**The task:**
Repeat exactly the lines between and including those that contain "both_sides() slot_floor();" and "if empty is". Output no other line.

────────

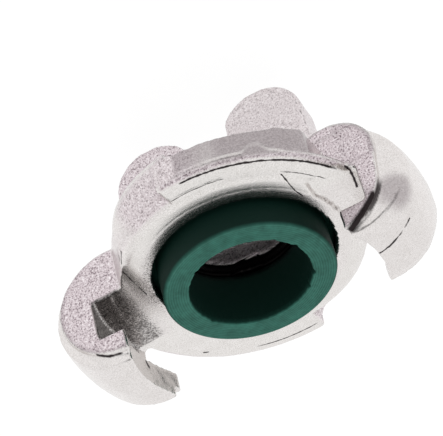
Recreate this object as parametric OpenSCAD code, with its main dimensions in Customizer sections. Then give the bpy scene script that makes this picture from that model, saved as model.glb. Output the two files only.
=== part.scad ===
// Claw coupling end cap: a cast body with two hooked claws and two grip wings, and a rubber seal.
// Origin: middle of the machined front face, on the coupling axis. +Z points at the mating half,
// and +X runs through the middle of one claw.

/* [Claws] */
// Clear distance between the lips of the two claws
claw_gap = 42; // [38:0.5:48]
// Distance from the middle line of a claw to its end beside the rim
claw_rim_end = 9.6; // [7:0.2:11]
// Distance from the middle line of a claw to its end where mating claws enter
claw_entry_end = 7; // [5:0.25:9]
// How much further the entry end reaches at a claw's back than at its front
claw_flare = 0.7; // [0:0.1:1.5]
// Rounding of a claw's outer corner at its rim end
claw_corner = 6.5; // [2:0.25:7]
// How much fuller the casting is at the second claw
claw_swell = 1.2; // [0:0.1:1.6]
// Radius of the round outline of a claw, in the plane through the axis
claw_round = 10.1; // [9.6:0.1:11]
// Thickness of the claw wall outside the slot
claw_wall = 6.3; // [4:0.1:7]
// Height of the slot behind the lip, which takes the rim of the mating half
slot_h = 6.7; // [5.5:0.1:8]
// Thickness of the lip
lip_t = 4.1; // [3:0.1:4.8]
// Thickness of the end plates on a claw's two ends
plate_t = 1.4; // [0.8:0.1:3]
// How far the end plates stay inside the claw's outline
plate_inset = 0.4; // [0.2:0.1:0.8]
// Distance from the axis to the outer side of the thumb shaped plate on the rim end
thumb_out = 27.4; // [26:0.1:28]
// How far the thumb shaped plate reaches behind the front face
thumb_back = 10.7; // [9.6:0.1:11]
// Radius of the thumb shaped plate's round back
thumb_back_r = 6.8; // [5:0.1:8]
// Radius of the thumb shaped plate's round front
thumb_front_r = 9; // [7:0.1:10]
// How much nearer the axis the thumb shaped plate is at its front than at its back
thumb_lean = 0.9; // [0:0.1:2]

// Distance from the axis to the straight step where the slot's cast floor begins
floor_start = 15.6; // [14.5:0.1:17]
// Half the width of the cast floor
floor_half = 11.3; // [10:0.1:13]
// Depth of the cast floor below the turned front face
floor_step = 0.35; // [0.1:0.05:0.8]

/* [Flange] */
// Radial width of the rim that the mating claws hold
rim_grip = 3.6; // [2.6:0.1:4.2]
// Radial room between the rim and the wall of a slot
rim_room = 0.6; // [0.4:0.1:1.5]
// Radial room between the neck and a passing lip
neck_room = 0.7; // [0.4:0.1:1.5]
// Axial play of the rim in a slot where the ramp starts
rim_play = 0.7; // [0.4:0.1:1.5]
// Slope of the ramp on the back of the rim, in degrees
ramp_slope = 1.4; // [0.5:0.1:2.5]
// Angle from the middle of a claw to the free end of the rim, in degrees
rim_angle = 99; // [85:1:105]
// Rounding of the neck's front edge where the mating claws enter
neck_edge = 1.2; // [0.6:0.1:2.4]
// How far the front of the rim sits behind the front face
rim_step = 0.1; // [0.05:0.05:0.6]
// Length of the straight side of the neck, behind the front face
neck_h = 9.4; // [8:0.2:12]
// Height of the domed back behind the neck
dome_h = 4.6; // [3:0.2:7]

/* [Seal] */
// Outside diameter of the seal's front ring
seal_od = 28.2; // [25:0.2:29]
// Diameter of the seal's mouth
seal_mouth_d = 20; // [17:0.1:21]
// How far the seal stands out of the front face
seal_proud = 4.2; // [2.5:0.1:5.5]
// Radial width of the foot outside the front ring
foot_step = 2.6; // [2:0.1:3]
// Thickness of the foot
foot_t = 3; // [2.4:0.1:3.6]
// Depth of the seal's seat below the front face
seat_depth = 6.4; // [5:0.1:7]
// Gap all round between the front ring and the mouth of the seat
mouth_gap = 1.7; // [0.8:0.1:2]
// Gap all round between the foot and the groove that holds it
foot_gap = 0.15; // [0.05:0.05:0.4]
// Width of the rough bevel round the mouth of the seat
mouth_bevel = 1.6; // [0.6:0.1:2.2]

/* [Pocket] */
// Depth of the pocket behind the seal, down to the closed end wall
pocket_depth = 2.2; // [1:0.1:4]
// Radius of the pocket
pocket_r = 10; // [7:0.1:11]

/* [Wings] */
// Thickness of the wings at their tips
wing_t = 6.6; // [4:0.1:8]
// Draft of the wings' faces, in degrees
wing_draft = 2; // [1:0.5:4]
// Radius of each wing's round tip
wing_tip_r = 7.1; // [5:0.1:8.5]
// Distance across both wings
wing_span = 34.6; // [30:0.2:40]
// Distance from the front face to the wing tips
wing_reach = 30.4; // [26:0.1:33]
// How much wider the hollow between the wings is than the gap between their round tips
valley_extra = 1; // [0.4:0.1:2]

/* [Hidden] */
$fn = 96;
far = 60;

lip_r = claw_gap / 2;
neck_r = lip_r - neck_room;
rim_r = lip_r + rim_grip;
slot_r = rim_r + rim_room;
claw_r = slot_r + claw_wall;
claw_top = slot_h + lip_t;
claw_mid_r = claw_r - claw_round;
claw_mid_z = claw_top - claw_round;
root_depth = 3;
claw_root_r = neck_r - root_depth;
flare_angle = atan(claw_flare / (2 * claw_round));
corner_x = claw_r + claw_swell - claw_corner;
slot_corner = 0.8;

// Centres of the thumb shaped plate's two rounds, and the angle at which a line touches both
thumb_a = [thumb_out - thumb_back_r, thumb_back_r - thumb_back];
thumb_b = [thumb_out - thumb_lean - thumb_front_r, claw_top - plate_inset - thumb_front_r];
thumb_way = thumb_b - thumb_a;
thumb_side = atan2(thumb_way[1], thumb_way[0])
    - acos((thumb_back_r - thumb_front_r) / norm(thumb_way));
thumb_turn = [cos(thumb_side), sin(thumb_side)];

ring_r = seal_od / 2;
seal_in_r = seal_mouth_d / 2;
mouth_r = ring_r + mouth_gap;
foot_r = ring_r + foot_step;
groove_r = foot_r + foot_gap;
groove_h = foot_t + 2 * foot_gap;
mouth_slope = 64;

rim_start = 20;
rim_mid = (rim_angle + rim_start) / 2;
rim_back = slot_h - rim_play;
rim_edge = 0.8;

dome_edge = 2.4;
dome_apex = -(neck_h + dome_h);
// Sphere through the back corner of the neck and the apex
dome_r = (neck_r * neck_r + dome_h * dome_h) / (2 * dome_h);
dome_c = dome_apex + dome_r;
edge_z = dome_c - sqrt(pow(dome_r - dome_edge, 2) - pow(neck_r - dome_edge, 2));
edge_touch = (neck_r - dome_edge) * dome_r / (dome_r - dome_edge);

tip_x = wing_span / 2 - wing_tip_r;
tip_z = wing_tip_r - wing_reach;
valley_r = max(2.5, tip_x - wing_tip_r + valley_extra / 2);
valley_z = tip_z + sqrt(pow(wing_tip_r + valley_r, 2) - tip_x * tip_x);
touch_x = tip_x * valley_r / (wing_tip_r + valley_r);
touch_z = valley_z - (valley_z - tip_z) * valley_r / (wing_tip_r + valley_r);

wing_inset = 0.5;

cast_colour = [0.80, 0.79, 0.78];
rubber_colour = [0.16, 0.40, 0.35];

module both_sides() {
    children();
    rotate([0, 0, 180]) children();
}

// Half section of the neck and its domed back
module neck_section() {
    translate([0, edge_z]) square([neck_r, -edge_z - neck_edge]);
    translate([0, -neck_edge - 1]) square([neck_r - neck_edge, neck_edge + 1]);
    translate([neck_r - neck_edge, -neck_edge]) circle(neck_edge);
    translate([0, edge_z]) intersection() {
        translate([neck_r - dome_edge, 0]) circle(dome_edge);
        translate([0, -dome_edge]) square([neck_r, 2 * dome_edge]);
    }
    intersection() {
        translate([0, dome_c]) circle(dome_r, $fn = 240);
        translate([0, dome_apex - 1]) square([edge_touch, edge_z - dome_apex + 1]);
    }
}

// Half section of the opening inside the lip and the slot behind it
module slot_section() {
    square([lip_r, far]);
    square([slot_r - slot_corner, slot_h]);
    square([slot_r, slot_h - slot_corner]);
    translate([slot_r - slot_corner, slot_h - slot_corner]) circle(slot_corner, $fn = 48);
}

// Round outline of a claw with its lip and slot, shrunk by inset and raised by lift
module claw_section(inset, lift) {
    difference() {
        intersection() {
            translate([claw_mid_r, claw_mid_z + lift]) circle(claw_round - inset, $fn = 160);
            translate([claw_root_r, -far / 2]) square([far, far]);
        }
        slot_section();
    }
}

// Plan of a claw between its ends, with a round outer corner at the rim end
module claw_plan(inset) {
    end_y = claw_rim_end - inset;
    intersection() {
        linear_extrude(2 * far, center = true) {
            translate([0, -far]) square([far, far + end_y - claw_corner]);
            translate([0, -far]) square([corner_x, far + end_y]);
            translate([corner_x, end_y - claw_corner]) circle(claw_corner);
        }
        translate([0, inset - claw_entry_end, claw_top]) rotate([-flare_angle, 0, 0])
            translate([0, 0, -2 * far]) cube([far, 2 * far, 3 * far]);
    }
}

// Thumb shaped plate that closes a claw's rim end
module thumb_plate() {
    difference() {
        translate([0, claw_rim_end, 0]) rotate([90, 0, 0]) linear_extrude(2 * plate_t) {
            translate(thumb_a) circle(thumb_back_r);
            translate(thumb_b) circle(thumb_front_r);
            polygon([thumb_a, thumb_a + thumb_back_r * thumb_turn,
                thumb_b + thumb_front_r * thumb_turn, thumb_b]);
        }
        rotate_extrude() slot_section();
    }
}

module claw(swell) {
    intersection() {
        rotate_extrude() claw_section(-swell / 2, swell / 2);
        claw_plan(plate_t);
    }
    // End plate on the entry end
    intersection() {
        rotate_extrude() claw_section(plate_inset, 0);
        claw_plan(0);
        translate([0, -far, -far]) cube([far, far, 2 * far]);
    }
    thumb_plate();
}

// Space above the cast floor between the neck and a claw's slot
module slot_floor() {
    translate([0, 0, -floor_step]) intersection() {
        cylinder(r = slot_r, h = 2 * floor_step);
        translate([floor_start, -floor_half, 0]) cube([far, 2 * floor_half, far]);
    }
}

// Ramped rim beside a claw, held by the slot of the mating claw
module rim() {
    intersection() {
        rotate([0, 0, rim_start]) rotate_extrude(angle = rim_angle - rim_start) difference() {
            translate([neck_r - root_depth, -far])
                square([rim_r - neck_r + root_depth, far - rim_step]);
            translate([rim_r, -rim_step]) rotate([0, 0, 45])
                square([rim_edge * sqrt(2), rim_edge * sqrt(2)], center = true);
        }
        rotate([0, 0, rim_mid]) translate([neck_r, 0, -rim_back]) rotate([ramp_slope, 0, 0])
            translate([-far, -far, 0]) cube([2 * far, 2 * far, far]);
    }
}

// Outline of both wings in the plane through the axis
module wing_outline() {
    translate([-tip_x, tip_z]) circle(wing_tip_r);
    translate([tip_x, tip_z]) circle(wing_tip_r);
    translate([-wing_span / 2, tip_z]) square([wing_span, -tip_z - root_depth]);
}

module wings() {
    difference() {
        intersection() {
            rotate([90, 0, 0]) linear_extrude(2 * far, center = true) wing_outline();
            translate([0, wing_t / 2, tip_z]) rotate([-wing_draft, 0, 0])
                translate([-far, -2 * far, -far]) cube([2 * far, 2 * far, 2 * far]);
            translate([0, -wing_t / 2, tip_z]) rotate([wing_draft, 0, 0])
                translate([-far, 0, -far]) cube([2 * far, 2 * far, 2 * far]);
            // Stay inside the neck
            translate([0, 0, -wing_reach - far])
                cylinder(r = neck_r - wing_inset, h = wing_reach + far - root_depth);
        }
        // Hollow between the wings
        rotate([90, 0, 0]) linear_extrude(2 * far, center = true) {
            translate([0, valley_z]) circle(valley_r);
            polygon([[-touch_x, touch_z], [touch_x, touch_z], [tip_x, tip_z - far],
                [-tip_x, tip_z - far]]);
        }
    }
}

// Seat, groove and pocket that are turned out of the body
module seat() {
    translate([0, 0, -seat_depth]) cylinder(r = mouth_r, h = seat_depth + far);
    translate([0, 0, -seat_depth]) cylinder(r = groove_r, h = groove_h);
    translate([0, 0, -mouth_bevel * tan(90 - mouth_slope)])
        cylinder(r1 = mouth_r, r2 = mouth_r + mouth_bevel * 2,
            h = 2 * mouth_bevel * tan(90 - mouth_slope));
    translate([0, 0, -seat_depth - pocket_depth])
        cylinder(r = pocket_r, h = pocket_depth + seat_depth);
}

module coupling_body() {
    color(cast_colour) difference() {
        union() {
            rotate_extrude() neck_section();
            both_sides() rim();
            claw(0);
            rotate([0, 0, 180]) claw(claw_swell);
            wings();
        }
        seat();
        both_sides() slot_floor();
    }
}

module seal_ring() {
    color(rubber_colour) translate([0, 0, -seat_depth]) rotate_extrude() difference() {
        union() {
            translate([seal_in_r, foot_gap]) square([foot_r - seal_in_r, foot_t]);
            translate([seal_in_r, foot_gap])
                square([ring_r - seal_in_r, seat_depth + seal_proud - foot_gap]);
        }
    }
}

coupling_body();
seal_ring();
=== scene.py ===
"""Looks of a cast claw coupling end cap: a zinc plated casting with a green rubber seal ring.

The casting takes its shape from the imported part. The cast ends of the rims, the raised ring round
the seat's mouth and the slope of the open slot's floor are formed here, and the -X wing is a little
shorter. The skin is rounded over every edge, roughened and given the flash and dents of a sand
casting. The seal ring is turned again with its fine ridges and
the torn lip of its mouth.
"""

import logging
import math
from dataclasses import dataclass, field

import bpy
import numpy as np
from mathutils import Matrix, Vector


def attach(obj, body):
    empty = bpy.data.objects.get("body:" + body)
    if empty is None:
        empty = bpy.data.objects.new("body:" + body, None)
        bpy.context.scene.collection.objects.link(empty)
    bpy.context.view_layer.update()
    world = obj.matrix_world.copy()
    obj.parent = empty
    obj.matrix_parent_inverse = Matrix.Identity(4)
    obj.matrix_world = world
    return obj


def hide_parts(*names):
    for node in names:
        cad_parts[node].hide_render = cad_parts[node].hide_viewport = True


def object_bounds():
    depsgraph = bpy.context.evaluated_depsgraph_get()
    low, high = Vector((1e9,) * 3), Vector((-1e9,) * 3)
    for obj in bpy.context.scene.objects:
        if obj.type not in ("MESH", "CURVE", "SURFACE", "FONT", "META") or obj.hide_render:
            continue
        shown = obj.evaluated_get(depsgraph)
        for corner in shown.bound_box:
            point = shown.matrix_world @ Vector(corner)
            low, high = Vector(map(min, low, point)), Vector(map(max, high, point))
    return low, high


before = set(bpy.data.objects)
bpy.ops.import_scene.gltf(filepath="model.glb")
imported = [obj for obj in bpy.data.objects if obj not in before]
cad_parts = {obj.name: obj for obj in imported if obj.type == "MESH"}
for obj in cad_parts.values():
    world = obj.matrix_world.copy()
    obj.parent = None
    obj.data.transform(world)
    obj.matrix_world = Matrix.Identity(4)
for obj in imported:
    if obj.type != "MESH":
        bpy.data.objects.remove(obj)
CAD_BOX = [list(corner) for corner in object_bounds()]

MM = 0.001
CAMERA_LENS = 152.873
CAMERA_PLACE = (0.062453, 0.22492, 0.18775)
CAMERA_RIGHT = (0.87722, -0.433302, 0.206723)
CAMERA_UP = (0.432029, 0.524688, -0.733521)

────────

**Written answer:**
        both_sides() slot_floor();
    }
}

module seal_ring() {
    color(rubber_colour) translate([0, 0, -seat_depth]) rotate_extrude() difference() {
        union() {
            translate([seal_in_r, foot_gap]) square([foot_r - seal_in_r, foot_t]);
            translate([seal_in_r, foot_gap])
                square([ring_r - seal_in_r, seat_depth + seal_proud - foot_gap]);
        }
    }
}

coupling_body();
seal_ring();
=== scene.py ===
"""Looks of a cast claw coupling end cap: a zinc plated casting with a green rubber seal ring.

The casting takes its shape from the imported part. The cast ends of the rims, the raised ring round
the seat's mouth and the slope of the open slot's floor are formed here, and the -X wing is a little
shorter. The skin is rounded over every edge, roughened and given the flash and dents of a sand
casting. The seal ring is turned again with its fine ridges and
the torn lip of its mouth.
"""

import logging
import math
from dataclasses import dataclass, field

import bpy
import numpy as np
from mathutils import Matrix, Vector


def attach(obj, body):
    empty = bpy.data.objects.get("body:" + body)
    if empty is None:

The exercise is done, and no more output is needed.